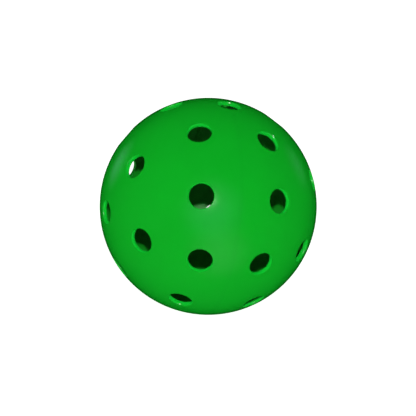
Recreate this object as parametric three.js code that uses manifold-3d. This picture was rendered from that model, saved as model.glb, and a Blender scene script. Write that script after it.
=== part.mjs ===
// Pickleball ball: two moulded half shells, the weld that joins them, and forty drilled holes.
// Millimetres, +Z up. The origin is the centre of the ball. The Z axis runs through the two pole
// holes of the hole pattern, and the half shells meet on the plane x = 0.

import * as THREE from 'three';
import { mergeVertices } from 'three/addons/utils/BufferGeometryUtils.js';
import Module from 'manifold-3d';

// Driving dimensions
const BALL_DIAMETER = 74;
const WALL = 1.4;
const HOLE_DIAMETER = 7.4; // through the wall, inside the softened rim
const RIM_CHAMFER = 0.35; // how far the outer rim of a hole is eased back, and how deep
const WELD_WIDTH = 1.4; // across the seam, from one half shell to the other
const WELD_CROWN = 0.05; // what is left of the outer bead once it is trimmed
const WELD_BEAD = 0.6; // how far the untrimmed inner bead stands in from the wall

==

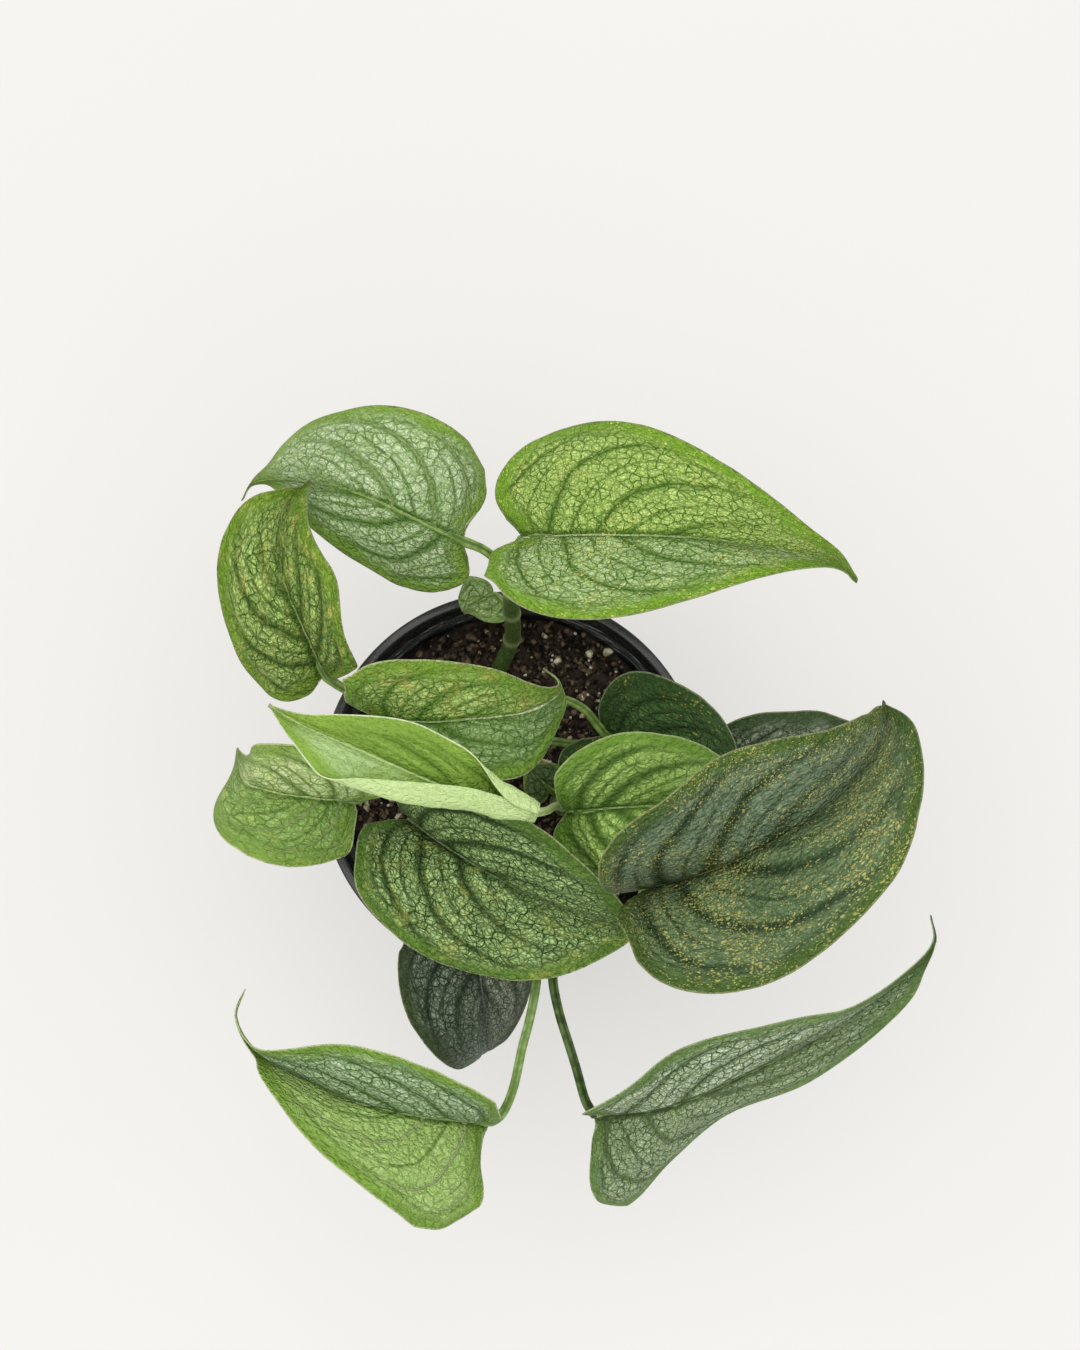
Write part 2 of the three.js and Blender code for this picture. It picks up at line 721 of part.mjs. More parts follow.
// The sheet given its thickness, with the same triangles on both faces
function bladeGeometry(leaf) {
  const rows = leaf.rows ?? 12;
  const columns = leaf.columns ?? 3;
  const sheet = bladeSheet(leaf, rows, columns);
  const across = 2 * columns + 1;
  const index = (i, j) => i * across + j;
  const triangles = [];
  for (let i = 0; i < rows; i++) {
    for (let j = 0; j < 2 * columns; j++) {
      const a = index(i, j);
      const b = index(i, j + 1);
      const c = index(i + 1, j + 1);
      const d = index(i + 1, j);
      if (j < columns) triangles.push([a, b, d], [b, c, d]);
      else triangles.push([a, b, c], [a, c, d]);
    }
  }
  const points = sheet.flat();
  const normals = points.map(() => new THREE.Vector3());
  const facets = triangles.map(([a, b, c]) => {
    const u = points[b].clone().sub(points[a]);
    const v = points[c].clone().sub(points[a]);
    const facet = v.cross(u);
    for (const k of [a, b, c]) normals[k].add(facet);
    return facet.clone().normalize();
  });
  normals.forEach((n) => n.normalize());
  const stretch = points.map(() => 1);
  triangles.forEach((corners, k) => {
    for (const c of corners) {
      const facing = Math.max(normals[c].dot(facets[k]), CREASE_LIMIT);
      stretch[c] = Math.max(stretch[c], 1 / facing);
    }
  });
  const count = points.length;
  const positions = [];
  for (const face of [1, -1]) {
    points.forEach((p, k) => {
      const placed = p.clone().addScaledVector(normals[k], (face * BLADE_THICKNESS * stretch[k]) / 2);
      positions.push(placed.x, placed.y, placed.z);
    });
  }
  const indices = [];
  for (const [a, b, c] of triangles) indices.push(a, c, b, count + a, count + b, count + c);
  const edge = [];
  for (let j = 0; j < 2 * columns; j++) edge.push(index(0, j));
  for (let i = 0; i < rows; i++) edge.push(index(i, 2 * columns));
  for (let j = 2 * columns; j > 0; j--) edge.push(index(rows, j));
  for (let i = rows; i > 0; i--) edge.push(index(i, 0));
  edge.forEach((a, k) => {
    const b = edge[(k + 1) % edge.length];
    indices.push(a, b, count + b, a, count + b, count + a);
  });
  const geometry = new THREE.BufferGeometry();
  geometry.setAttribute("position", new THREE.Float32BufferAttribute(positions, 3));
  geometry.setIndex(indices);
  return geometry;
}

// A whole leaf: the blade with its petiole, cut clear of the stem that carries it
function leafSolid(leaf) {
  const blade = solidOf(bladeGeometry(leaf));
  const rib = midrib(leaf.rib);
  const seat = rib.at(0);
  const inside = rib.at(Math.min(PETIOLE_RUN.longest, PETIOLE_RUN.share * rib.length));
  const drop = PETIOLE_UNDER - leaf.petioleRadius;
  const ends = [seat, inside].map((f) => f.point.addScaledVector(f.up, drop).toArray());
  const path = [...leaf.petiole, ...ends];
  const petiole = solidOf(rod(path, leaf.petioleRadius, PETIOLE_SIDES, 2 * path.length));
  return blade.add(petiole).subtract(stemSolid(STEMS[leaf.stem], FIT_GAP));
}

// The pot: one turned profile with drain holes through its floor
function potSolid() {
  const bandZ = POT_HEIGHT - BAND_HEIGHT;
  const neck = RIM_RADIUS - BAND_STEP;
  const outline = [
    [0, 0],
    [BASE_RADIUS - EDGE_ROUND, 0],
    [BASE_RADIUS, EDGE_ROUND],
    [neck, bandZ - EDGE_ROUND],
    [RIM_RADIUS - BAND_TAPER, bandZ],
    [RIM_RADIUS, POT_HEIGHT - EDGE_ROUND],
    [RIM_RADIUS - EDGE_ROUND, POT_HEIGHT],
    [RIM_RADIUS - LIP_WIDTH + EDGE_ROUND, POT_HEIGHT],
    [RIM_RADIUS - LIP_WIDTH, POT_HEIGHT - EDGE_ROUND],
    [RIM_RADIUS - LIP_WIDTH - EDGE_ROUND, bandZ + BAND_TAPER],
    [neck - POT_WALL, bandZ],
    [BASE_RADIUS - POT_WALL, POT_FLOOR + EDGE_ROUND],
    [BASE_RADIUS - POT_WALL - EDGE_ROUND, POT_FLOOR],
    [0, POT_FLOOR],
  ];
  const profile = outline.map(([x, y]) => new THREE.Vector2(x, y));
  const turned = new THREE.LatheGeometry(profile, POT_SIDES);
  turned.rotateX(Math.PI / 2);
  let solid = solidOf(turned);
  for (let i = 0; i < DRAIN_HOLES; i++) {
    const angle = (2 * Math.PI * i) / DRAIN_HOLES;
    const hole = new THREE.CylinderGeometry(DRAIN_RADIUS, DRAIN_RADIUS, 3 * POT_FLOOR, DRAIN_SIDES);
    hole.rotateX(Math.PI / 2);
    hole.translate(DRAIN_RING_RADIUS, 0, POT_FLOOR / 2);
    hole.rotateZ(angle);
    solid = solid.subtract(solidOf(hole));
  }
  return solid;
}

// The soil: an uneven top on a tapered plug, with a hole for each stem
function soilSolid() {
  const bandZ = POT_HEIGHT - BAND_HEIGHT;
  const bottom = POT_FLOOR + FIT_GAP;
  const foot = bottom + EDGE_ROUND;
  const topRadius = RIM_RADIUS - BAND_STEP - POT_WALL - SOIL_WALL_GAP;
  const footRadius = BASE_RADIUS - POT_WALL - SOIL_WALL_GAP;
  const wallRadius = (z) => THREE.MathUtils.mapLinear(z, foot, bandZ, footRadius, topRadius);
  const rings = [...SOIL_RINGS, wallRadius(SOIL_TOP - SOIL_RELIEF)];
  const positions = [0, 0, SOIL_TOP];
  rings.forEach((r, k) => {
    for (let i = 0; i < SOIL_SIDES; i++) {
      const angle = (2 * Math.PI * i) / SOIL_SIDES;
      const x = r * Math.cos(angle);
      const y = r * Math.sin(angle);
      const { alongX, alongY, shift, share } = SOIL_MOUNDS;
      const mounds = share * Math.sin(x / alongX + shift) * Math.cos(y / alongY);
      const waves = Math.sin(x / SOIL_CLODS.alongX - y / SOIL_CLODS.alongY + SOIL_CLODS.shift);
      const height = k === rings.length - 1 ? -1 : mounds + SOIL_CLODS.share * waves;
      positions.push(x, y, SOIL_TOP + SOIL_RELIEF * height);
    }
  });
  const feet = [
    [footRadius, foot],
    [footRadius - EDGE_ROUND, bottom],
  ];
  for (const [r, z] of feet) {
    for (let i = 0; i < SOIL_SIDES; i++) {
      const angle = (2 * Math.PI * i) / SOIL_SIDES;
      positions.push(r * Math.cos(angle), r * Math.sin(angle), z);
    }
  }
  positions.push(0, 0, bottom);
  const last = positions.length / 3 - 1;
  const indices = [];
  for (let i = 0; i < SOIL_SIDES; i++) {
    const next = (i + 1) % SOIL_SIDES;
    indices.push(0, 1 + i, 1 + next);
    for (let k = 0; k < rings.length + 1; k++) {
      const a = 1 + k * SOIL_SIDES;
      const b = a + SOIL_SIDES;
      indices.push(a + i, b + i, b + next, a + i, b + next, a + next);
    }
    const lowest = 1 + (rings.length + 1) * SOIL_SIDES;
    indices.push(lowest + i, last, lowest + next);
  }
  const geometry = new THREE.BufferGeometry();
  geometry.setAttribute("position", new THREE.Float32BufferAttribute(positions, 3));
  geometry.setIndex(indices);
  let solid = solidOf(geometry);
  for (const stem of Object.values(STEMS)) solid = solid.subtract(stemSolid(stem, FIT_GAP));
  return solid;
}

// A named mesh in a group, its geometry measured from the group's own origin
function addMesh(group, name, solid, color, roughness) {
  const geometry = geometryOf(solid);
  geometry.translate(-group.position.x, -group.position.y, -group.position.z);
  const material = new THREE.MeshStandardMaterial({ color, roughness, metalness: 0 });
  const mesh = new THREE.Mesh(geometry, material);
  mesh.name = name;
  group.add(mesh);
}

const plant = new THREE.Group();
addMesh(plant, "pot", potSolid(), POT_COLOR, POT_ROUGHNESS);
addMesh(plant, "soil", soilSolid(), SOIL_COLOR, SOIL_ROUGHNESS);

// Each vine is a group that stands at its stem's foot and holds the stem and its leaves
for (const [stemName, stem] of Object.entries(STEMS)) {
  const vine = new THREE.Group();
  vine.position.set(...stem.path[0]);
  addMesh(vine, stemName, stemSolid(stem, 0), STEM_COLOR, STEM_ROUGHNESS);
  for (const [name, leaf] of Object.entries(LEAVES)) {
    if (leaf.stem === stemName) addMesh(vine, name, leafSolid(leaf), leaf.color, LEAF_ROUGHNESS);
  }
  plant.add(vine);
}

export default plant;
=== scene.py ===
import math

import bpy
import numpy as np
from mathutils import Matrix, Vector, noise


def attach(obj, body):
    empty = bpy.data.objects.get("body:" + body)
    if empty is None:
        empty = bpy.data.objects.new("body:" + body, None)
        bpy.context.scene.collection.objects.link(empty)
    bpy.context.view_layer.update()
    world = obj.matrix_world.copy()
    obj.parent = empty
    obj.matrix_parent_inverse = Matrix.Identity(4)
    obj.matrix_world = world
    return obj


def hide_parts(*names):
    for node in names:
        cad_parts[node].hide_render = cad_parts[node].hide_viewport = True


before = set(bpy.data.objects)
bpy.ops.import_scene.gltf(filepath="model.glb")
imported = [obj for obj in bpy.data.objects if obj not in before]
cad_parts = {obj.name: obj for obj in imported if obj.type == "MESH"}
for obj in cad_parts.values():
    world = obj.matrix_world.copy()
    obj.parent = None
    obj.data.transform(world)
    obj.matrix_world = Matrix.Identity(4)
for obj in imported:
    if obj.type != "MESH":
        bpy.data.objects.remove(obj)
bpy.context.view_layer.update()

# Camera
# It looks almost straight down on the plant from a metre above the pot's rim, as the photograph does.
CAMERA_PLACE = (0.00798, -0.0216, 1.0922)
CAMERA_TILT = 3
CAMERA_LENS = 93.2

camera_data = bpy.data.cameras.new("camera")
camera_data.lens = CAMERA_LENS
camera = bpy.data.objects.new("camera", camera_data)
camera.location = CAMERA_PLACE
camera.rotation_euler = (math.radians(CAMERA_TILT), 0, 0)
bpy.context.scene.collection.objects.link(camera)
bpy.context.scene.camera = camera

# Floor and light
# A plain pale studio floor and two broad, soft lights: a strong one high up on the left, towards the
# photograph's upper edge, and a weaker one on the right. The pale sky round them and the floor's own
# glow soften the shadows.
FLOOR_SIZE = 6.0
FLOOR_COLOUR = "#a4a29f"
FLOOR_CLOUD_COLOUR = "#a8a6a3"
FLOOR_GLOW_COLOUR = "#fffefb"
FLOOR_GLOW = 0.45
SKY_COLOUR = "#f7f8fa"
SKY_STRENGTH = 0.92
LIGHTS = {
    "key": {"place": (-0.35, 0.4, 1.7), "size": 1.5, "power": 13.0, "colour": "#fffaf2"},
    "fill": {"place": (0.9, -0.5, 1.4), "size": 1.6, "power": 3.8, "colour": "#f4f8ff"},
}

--

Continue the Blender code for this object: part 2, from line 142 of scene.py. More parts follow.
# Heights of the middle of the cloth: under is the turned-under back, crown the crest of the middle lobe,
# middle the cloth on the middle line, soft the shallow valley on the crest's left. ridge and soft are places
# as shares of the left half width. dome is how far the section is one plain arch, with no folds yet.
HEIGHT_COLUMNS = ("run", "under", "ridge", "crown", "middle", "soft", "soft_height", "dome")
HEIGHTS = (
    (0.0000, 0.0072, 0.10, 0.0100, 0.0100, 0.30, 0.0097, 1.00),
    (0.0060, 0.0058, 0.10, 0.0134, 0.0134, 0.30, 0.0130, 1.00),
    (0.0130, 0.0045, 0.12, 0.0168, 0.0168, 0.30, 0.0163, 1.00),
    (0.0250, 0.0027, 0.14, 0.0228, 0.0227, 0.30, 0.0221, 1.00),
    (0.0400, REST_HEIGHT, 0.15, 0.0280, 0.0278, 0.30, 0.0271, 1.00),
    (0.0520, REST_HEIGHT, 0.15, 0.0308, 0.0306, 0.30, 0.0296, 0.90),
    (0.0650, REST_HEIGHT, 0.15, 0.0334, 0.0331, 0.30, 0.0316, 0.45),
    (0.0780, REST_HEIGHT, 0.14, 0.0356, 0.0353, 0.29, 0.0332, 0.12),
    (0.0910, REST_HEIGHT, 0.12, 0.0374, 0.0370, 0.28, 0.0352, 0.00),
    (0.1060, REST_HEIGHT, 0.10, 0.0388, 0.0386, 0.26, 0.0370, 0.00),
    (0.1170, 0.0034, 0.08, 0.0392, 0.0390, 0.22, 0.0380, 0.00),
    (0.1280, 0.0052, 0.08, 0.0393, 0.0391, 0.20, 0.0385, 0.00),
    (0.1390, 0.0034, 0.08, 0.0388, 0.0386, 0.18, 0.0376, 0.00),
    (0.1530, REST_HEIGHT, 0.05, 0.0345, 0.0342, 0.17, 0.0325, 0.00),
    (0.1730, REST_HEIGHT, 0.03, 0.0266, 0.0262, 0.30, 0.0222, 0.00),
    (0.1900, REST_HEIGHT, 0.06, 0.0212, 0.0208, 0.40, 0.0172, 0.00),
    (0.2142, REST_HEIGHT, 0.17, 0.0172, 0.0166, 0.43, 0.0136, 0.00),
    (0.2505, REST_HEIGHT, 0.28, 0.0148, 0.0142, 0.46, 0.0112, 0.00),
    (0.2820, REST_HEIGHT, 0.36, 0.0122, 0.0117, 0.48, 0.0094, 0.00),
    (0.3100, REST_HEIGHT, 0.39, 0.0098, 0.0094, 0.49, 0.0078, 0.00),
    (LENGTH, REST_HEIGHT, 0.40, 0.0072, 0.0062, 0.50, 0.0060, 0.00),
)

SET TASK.
Give again, word for word, the lines starting at the line that has "and its leaves" and ending at the line that has "if empty is", with both of those lines included and nothing else.

SOLUTION.
// Each vine is a group that stands at its stem's foot and holds the stem and its leaves
for (const [stemName, stem] of Object.entries(STEMS)) {
  const vine = new THREE.Group();
  vine.position.set(...stem.path[0]);
  addMesh(vine, stemName, stemSolid(stem, 0), STEM_COLOR, STEM_ROUGHNESS);
  for (const [name, leaf] of Object.entries(LEAVES)) {
    if (leaf.stem === stemName) addMesh(vine, name, leafSolid(leaf), leaf.color, LEAF_ROUGHNESS);
  }
  plant.add(vine);
}

export default plant;
=== scene.py ===
import math

import bpy
import numpy as np
from mathutils import Matrix, Vector, noise


def attach(obj, body):
    empty = bpy.data.objects.get("body:" + body)
    if empty is None:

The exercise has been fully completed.